SYDMOB #25 Saturday, 30th October 2004  ---  Approx participant count: 120 +

Emailed Instructions

SYDMOB #25

If you can, (and only if you can, this is not mandatory,) please bring a camera of any kind, working or not. Film is not required, though of course, those of you taking real pics are, as always, cherished! - Say Cheeze !

On the afternoon of Saturday the 30th of October, you should have already synchronized your watch to the time of the Telstra clock, available by calling 1194

By 12:15 pm you should be in the Rocks area, make your way to end of Argyle St & Circular Quay (UBD page no. 256 grid D4)

*** The Mob Rep will be only present between 12:30pm and 1:15pm ***

Locate the individual in the general vicinity carrying a silver folder, holding an open umbrella. Approach this person and say, "Do you want brains with that?”

You will be then handed the rest of the instructions. Move away, read them, and then follow them.
 

Script Instructions - This Flashmob is in two parts....

SYDMOB #25
Part One:

Mob Length: 5 minutes (near site 1:28 converge & act @ 1:30pm, disperse @ 1:35pm)
Mob site: Playfair St Rocks Square
"The Emperors New Clothes" Concept courtesy of our Russian flashmob friends.

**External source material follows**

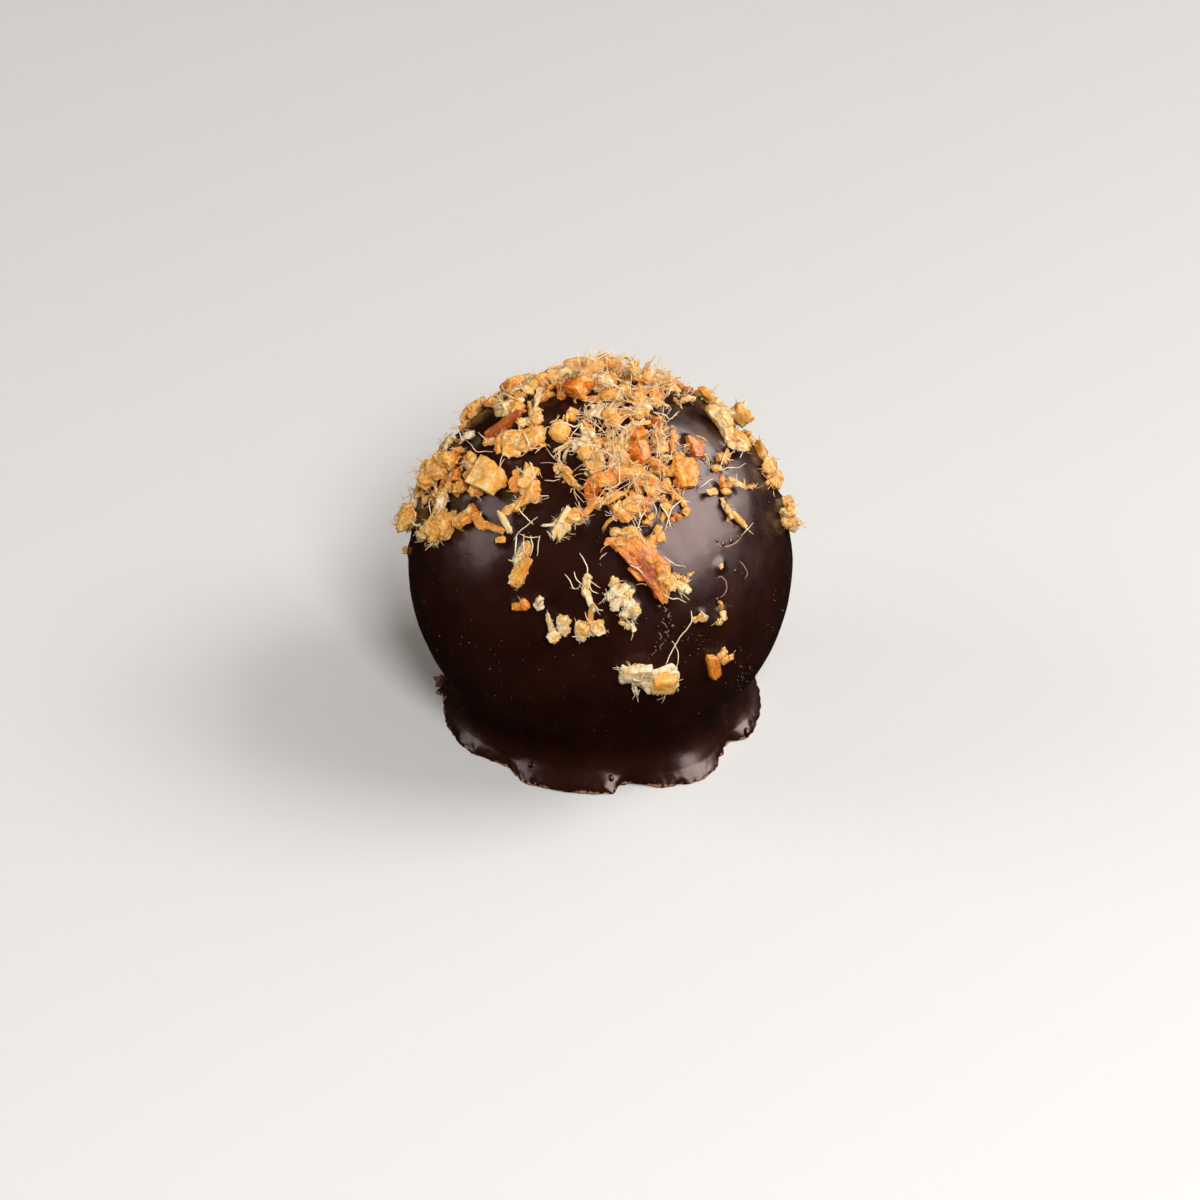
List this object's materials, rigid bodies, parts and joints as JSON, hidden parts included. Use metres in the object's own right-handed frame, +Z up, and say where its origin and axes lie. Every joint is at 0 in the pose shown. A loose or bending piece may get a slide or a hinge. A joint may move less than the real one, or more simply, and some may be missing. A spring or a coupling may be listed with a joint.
{
  "type": "chocolate truffle",
  "caption": "Round dark chocolate truffle on a thin uneven foot of set chocolate, its crown strewn with chopped candied ginger.",
  "frame": {"origin": "on the floor under the middle of the ball, in the middle of the flat base", "axes": "+Z up, -Y towards the side that the picture shows, +X to that side's right"},
  "size_m": [0.0327, 0.0321, 0.0306],
  "materials": {
    "chocolate": "satin dark chocolate, fine grain, pale dust",
    "ginger_amber": "translucent amber candied ginger, moist and fibrous",
    "ginger_cream": "pale cream candied ginger, dry and fibrous",
    "ginger_golden": "golden candied ginger, half translucent",
    "ginger_tan": "tan candied ginger, rough and fibrous"
  },
  "bodies": {
    "root": {"ginger_amber_slab": "ginger_amber", "ginger_amber_top": "ginger_amber", "ginger_back_flake": "ginger_tan", "ginger_back_left": "ginger_golden", "ginger_back_nugget": "ginger_cream", "ginger_back_right": "ginger_golden", "ginger_back_slab": "ginger_amber", "ginger_brown_oval": "ginger_golden", "ginger_cream_block": "ginger_cream", "ginger_cream_slab": "ginger_cream", "ginger_crown_back": "ginger_golden", "ginger_crown_front": "ginger_golden", "ginger_crown_top": "ginger_golden", "ginger_fork_body": "ginger_golden", "ginger_hanging_shred": "ginger_tan", "ginger_knobbly": "ginger_cream", "ginger_left_curl": "ginger_tan", "ginger_left_oval": "ginger_tan", "ginger_long_slab": "ginger_amber", "ginger_low_chunk": "ginger_tan", "ginger_pair_left": "ginger_cream", "ginger_pair_right": "ginger_cream", "ginger_rim_long": "ginger_cream", "ginger_rim_lower": "ginger_cream", "ginger_rim_upper": "ginger_golden", "ginger_round_nugget": "ginger_cream", "ginger_tan_flake": "ginger_tan", "ginger_upright_bit": "ginger_golden", "ginger_yellow_cube": "ginger_golden", "truffle": "chocolate"}
  },
  "joints": []
}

Toss a coin, if it is heads, make your way to Argyle & Playfair Sts (Lowenbrau Keller) and wait casually for your mob rep to appear. If it is tails, make your way to George St & Mill Lane (near Rocks Mkt), and loiter casually awaiting the arrival of your mob rep. The mob reps will be recognised by Rastafarian caps.

You need to be in your position by 1:28

At 1: 30 (give or take 30 seconds), the reps will talk on the phone to be sure we are all synchronised, if this is so, they will remove, and then conceal their hats. This is your cue to follow them in a very, very loose manner. If you are mobbing with a group, it is encouraged to form small, believable clusters of family or friends, out enjoying your Saturday. You may pause briefly, to look at shop windows, or chat lightly, etc. If you are alone, you are a happy tourist. Either way, keep an eye on the rep, so that you do not loose sight of them.

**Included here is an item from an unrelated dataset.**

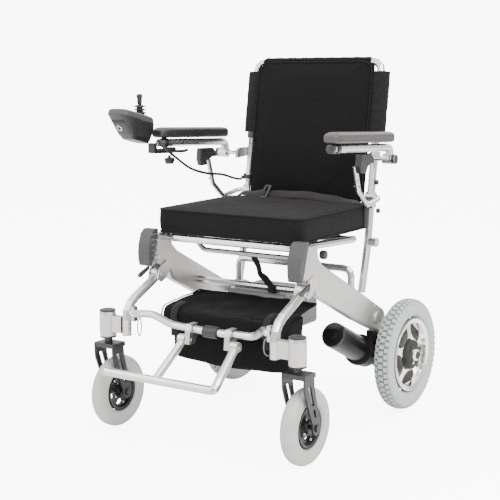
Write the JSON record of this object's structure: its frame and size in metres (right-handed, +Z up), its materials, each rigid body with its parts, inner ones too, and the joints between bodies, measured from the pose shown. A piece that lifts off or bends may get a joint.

The reps will meet up at approximately 1.31 in the square. They will suddenly notice something in the sky. Very large, invisible alien ships are overhead! LOTS of them! The reps will cry “OH MY GOD” and possibly jabber incoherently, pointing skyward. (This is your cue to look up and notice these ships too, join in the excitement! Your best acting capabilities are called for!) The reps will bellow at their companion, “The CAMERA! GRAB THE CAMERA!”

Ah! Of course!! Why didn’t you think of that? You need to be able to take pics too! Go for it! Make excited noises. If you are without a camera, you may choose to quail in a religious fervour, or grab passers by and share this momentous event. You might just stare at the sky in mute shock, whatever works for you. If anyone asks you what you are taking photos of, or staring at, look at them as if they are quite mad, and say “The spaceships, of course! The spaceships!” “LOOK! Just LOOK!!” (any similar comment will do.) Brush the infidel, un-believing, blind person from your presence, and continue to snap pics of this world changing event.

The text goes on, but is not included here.